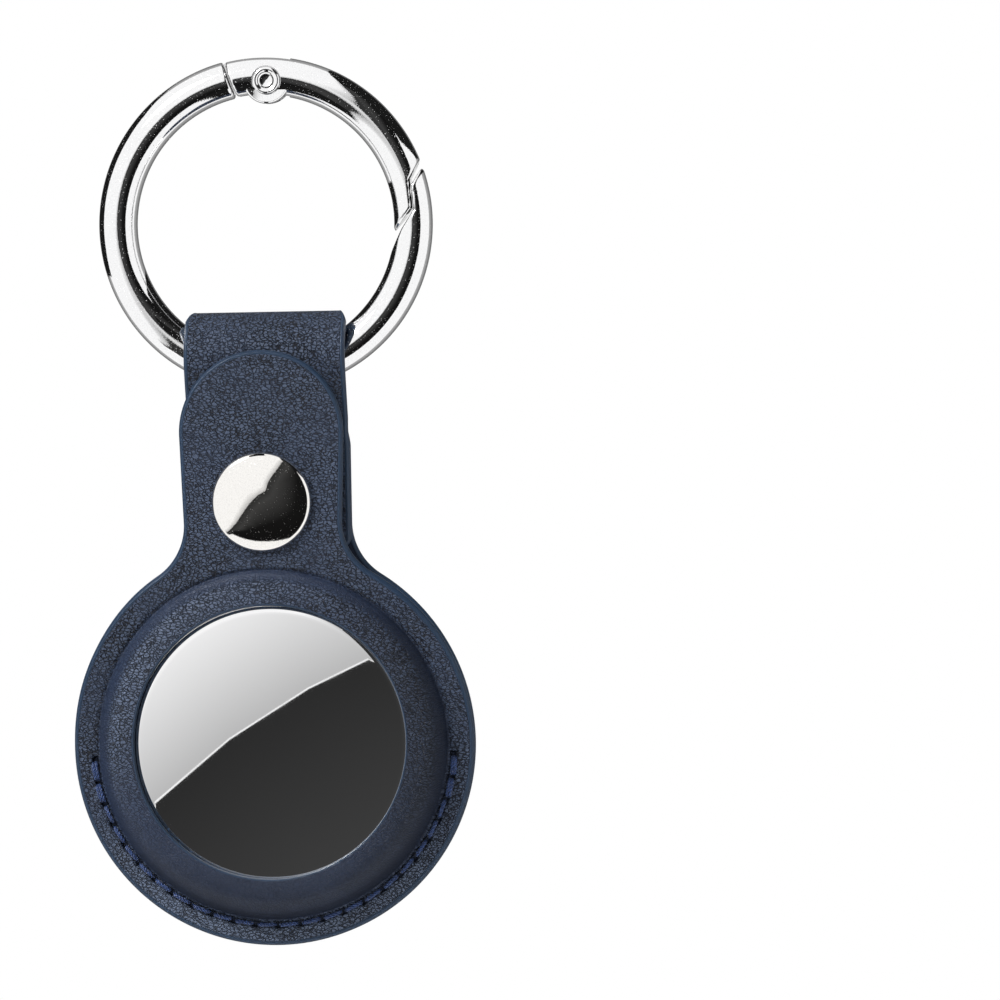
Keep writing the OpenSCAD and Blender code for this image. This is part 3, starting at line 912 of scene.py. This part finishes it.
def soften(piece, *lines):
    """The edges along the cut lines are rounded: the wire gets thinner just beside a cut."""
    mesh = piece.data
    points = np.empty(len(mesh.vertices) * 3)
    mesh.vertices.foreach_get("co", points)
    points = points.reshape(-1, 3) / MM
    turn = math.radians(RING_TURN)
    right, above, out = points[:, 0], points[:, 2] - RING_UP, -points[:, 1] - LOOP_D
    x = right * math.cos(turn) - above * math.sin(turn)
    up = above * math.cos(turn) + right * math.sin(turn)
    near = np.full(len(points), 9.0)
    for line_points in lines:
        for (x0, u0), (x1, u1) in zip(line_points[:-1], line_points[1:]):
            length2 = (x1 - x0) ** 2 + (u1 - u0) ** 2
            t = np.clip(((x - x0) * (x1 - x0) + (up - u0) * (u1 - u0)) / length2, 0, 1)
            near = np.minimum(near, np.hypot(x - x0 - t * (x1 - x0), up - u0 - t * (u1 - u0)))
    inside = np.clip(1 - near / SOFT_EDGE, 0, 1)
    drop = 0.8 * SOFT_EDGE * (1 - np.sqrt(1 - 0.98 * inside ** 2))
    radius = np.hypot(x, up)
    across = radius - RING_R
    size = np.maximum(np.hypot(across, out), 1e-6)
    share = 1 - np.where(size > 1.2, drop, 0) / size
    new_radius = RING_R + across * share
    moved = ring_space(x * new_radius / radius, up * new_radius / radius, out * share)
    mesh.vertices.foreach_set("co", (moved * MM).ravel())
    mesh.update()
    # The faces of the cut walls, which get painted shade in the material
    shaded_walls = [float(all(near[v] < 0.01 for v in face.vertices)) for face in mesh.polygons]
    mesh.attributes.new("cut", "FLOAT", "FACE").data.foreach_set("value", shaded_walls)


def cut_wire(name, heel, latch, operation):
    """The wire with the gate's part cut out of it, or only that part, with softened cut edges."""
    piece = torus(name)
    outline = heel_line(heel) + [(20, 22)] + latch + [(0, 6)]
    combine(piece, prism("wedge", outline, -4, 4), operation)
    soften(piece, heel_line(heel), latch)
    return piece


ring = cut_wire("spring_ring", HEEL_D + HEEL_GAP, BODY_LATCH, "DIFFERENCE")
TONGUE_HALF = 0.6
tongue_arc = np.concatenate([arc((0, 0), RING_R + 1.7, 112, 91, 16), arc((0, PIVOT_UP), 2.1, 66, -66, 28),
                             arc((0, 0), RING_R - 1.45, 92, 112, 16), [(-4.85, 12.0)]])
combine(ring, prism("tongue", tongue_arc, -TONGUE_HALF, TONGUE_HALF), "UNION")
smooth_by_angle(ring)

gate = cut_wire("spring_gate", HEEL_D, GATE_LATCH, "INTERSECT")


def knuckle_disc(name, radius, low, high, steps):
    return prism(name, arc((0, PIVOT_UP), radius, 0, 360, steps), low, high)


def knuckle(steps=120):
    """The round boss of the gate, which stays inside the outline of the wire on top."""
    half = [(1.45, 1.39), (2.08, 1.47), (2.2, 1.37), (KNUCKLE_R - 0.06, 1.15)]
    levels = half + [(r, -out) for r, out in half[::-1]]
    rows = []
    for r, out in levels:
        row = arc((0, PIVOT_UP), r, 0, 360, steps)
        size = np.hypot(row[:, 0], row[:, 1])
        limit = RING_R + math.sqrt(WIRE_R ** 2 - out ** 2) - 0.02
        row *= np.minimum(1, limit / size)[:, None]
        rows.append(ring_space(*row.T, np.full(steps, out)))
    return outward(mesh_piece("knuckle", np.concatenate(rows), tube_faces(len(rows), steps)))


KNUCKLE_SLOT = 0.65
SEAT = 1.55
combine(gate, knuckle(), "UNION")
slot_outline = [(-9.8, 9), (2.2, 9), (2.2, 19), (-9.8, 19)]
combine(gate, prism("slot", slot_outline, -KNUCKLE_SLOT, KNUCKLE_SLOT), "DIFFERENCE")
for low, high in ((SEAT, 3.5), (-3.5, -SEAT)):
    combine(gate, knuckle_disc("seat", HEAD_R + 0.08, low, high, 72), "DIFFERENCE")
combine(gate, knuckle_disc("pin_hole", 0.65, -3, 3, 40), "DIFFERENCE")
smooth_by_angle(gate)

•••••

* _THE TASK_
Restate the listing above word for word.

* _OUTPUT_
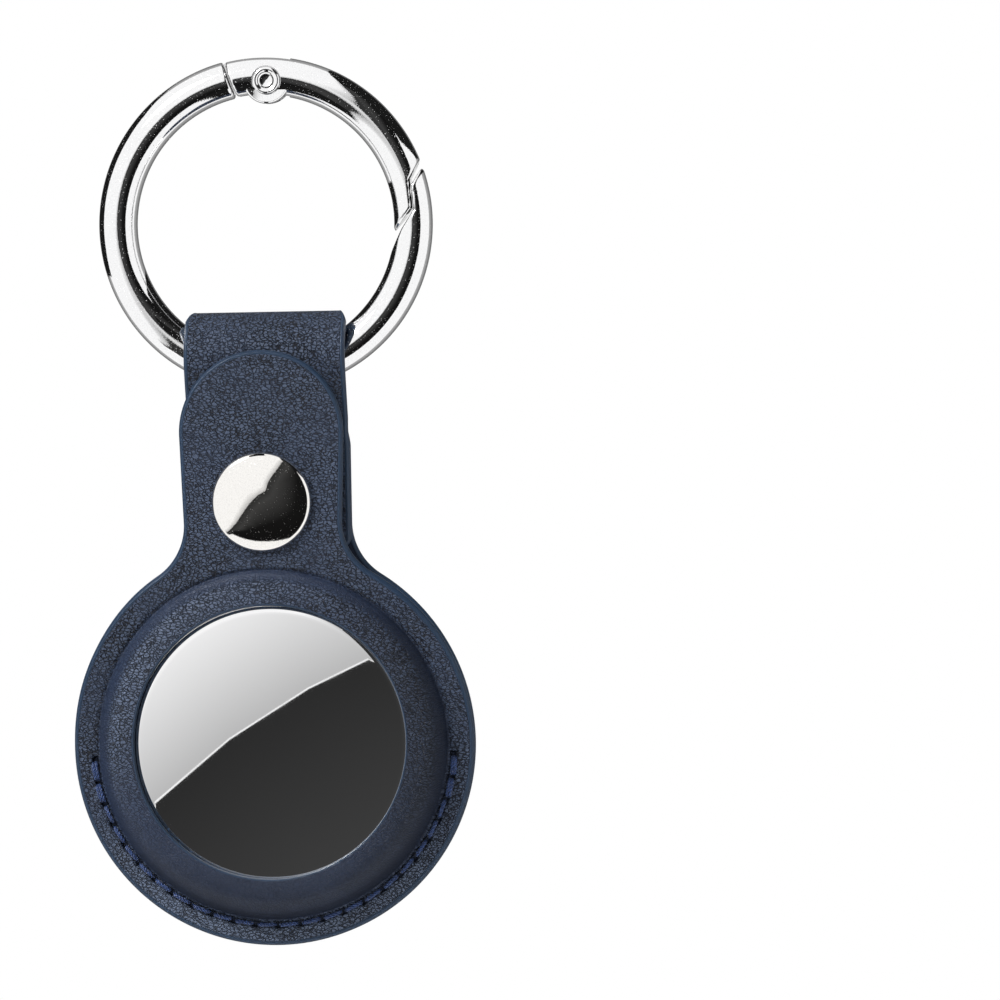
Keep writing the OpenSCAD and Blender code for this image. This is part 3, starting at line 912 of scene.py. This part finishes it.
def soften(piece, *lines):
    """The edges along the cut lines are rounded: the wire gets thinner just beside a cut."""
    mesh = piece.data
    points = np.empty(len(mesh.vertices) * 3)
    mesh.vertices.foreach_get("co", points)
    points = points.reshape(-1, 3) / MM
    turn = math.radians(RING_TURN)
    right, above, out = points[:, 0], points[:, 2] - RING_UP, -points[:, 1] - LOOP_D
    x = right * math.cos(turn) - above * math.sin(turn)
    up = above * math.cos(turn) + right * math.sin(turn)
    near = np.full(len(points), 9.0)
    for line_points in lines:
        for (x0, u0), (x1, u1) in zip(line_points[:-1], line_points[1:]):
            length2 = (x1 - x0) ** 2 + (u1 - u0) ** 2
            t = np.clip(((x - x0) * (x1 - x0) + (up - u0) * (u1 - u0)) / length2, 0, 1)
            near = np.minimum(near, np.hypot(x - x0 - t * (x1 - x0), up - u0 - t * (u1 - u0)))
    inside = np.clip(1 - near / SOFT_EDGE, 0, 1)
    drop = 0.8 * SOFT_EDGE * (1 - np.sqrt(1 - 0.98 * inside ** 2))
    radius = np.hypot(x, up)
    across = radius - RING_R
    size = np.maximum(np.hypot(across, out), 1e-6)
    share = 1 - np.where(size > 1.2, drop, 0) / size
    new_radius = RING_R + across * share
    moved = ring_space(x * new_radius / radius, up * new_radius / radius, out * share)
    mesh.vertices.foreach_set("co", (moved * MM).ravel())
    mesh.update()
    # The faces of the cut walls, which get painted shade in the material
    shaded_walls = [float(all(near[v] < 0.01 for v in face.vertices)) for face in mesh.polygons]
    mesh.attributes.new("cut", "FLOAT", "FACE").data.foreach_set("value", shaded_walls)


def cut_wire(name, heel, latch, operation):
    """The wire with the gate's part cut out of it, or only that part, with softened cut edges."""
    piece = torus(name)
    outline = heel_line(heel) + [(20, 22)] + latch + [(0, 6)]
    combine(piece, prism("wedge", outline, -4, 4), operation)
    soften(piece, heel_line(heel), latch)
    return piece


ring = cut_wire("spring_ring", HEEL_D + HEEL_GAP, BODY_LATCH, "DIFFERENCE")
TONGUE_HALF = 0.6
tongue_arc = np.concatenate([arc((0, 0), RING_R + 1.7, 112, 91, 16), arc((0, PIVOT_UP), 2.1, 66, -66, 28),
                             arc((0, 0), RING_R - 1.45, 92, 112, 16), [(-4.85, 12.0)]])
combine(ring, prism("tongue", tongue_arc, -TONGUE_HALF, TONGUE_HALF), "UNION")
smooth_by_angle(ring)

gate = cut_wire("spring_gate", HEEL_D, GATE_LATCH, "INTERSECT")


def knuckle_disc(name, radius, low, high, steps):
    return prism(name, arc((0, PIVOT_UP), radius, 0, 360, steps), low, high)


def knuckle(steps=120):
    """The round boss of the gate, which stays inside the outline of the wire on top."""
    half = [(1.45, 1.39), (2.08, 1.47), (2.2, 1.37), (KNUCKLE_R - 0.06, 1.15)]
    levels = half + [(r, -out) for r, out in half[::-1]]
    rows = []
    for r, out in levels:
        row = arc((0, PIVOT_UP), r, 0, 360, steps)
        size = np.hypot(row[:, 0], row[:, 1])
        limit = RING_R + math.sqrt(WIRE_R ** 2 - out ** 2) - 0.02
        row *= np.minimum(1, limit / size)[:, None]
        rows.append(ring_space(*row.T, np.full(steps, out)))
    return outward(mesh_piece("knuckle", np.concatenate(rows), tube_faces(len(rows), steps)))


KNUCKLE_SLOT = 0.65
SEAT = 1.55
combine(gate, knuckle(), "UNION")
slot_outline = [(-9.8, 9), (2.2, 9), (2.2, 19), (-9.8, 19)]
combine(gate, prism("slot", slot_outline, -KNUCKLE_SLOT, KNUCKLE_SLOT), "DIFFERENCE")
for low, high in ((SEAT, 3.5), (-3.5, -SEAT)):
    combine(gate, knuckle_disc("seat", HEAD_R + 0.08, low, high, 72), "DIFFERENCE")
combine(gate, knuckle_disc("pin_hole", 0.65, -3, 3, 40), "DIFFERENCE")
smooth_by_angle(gate)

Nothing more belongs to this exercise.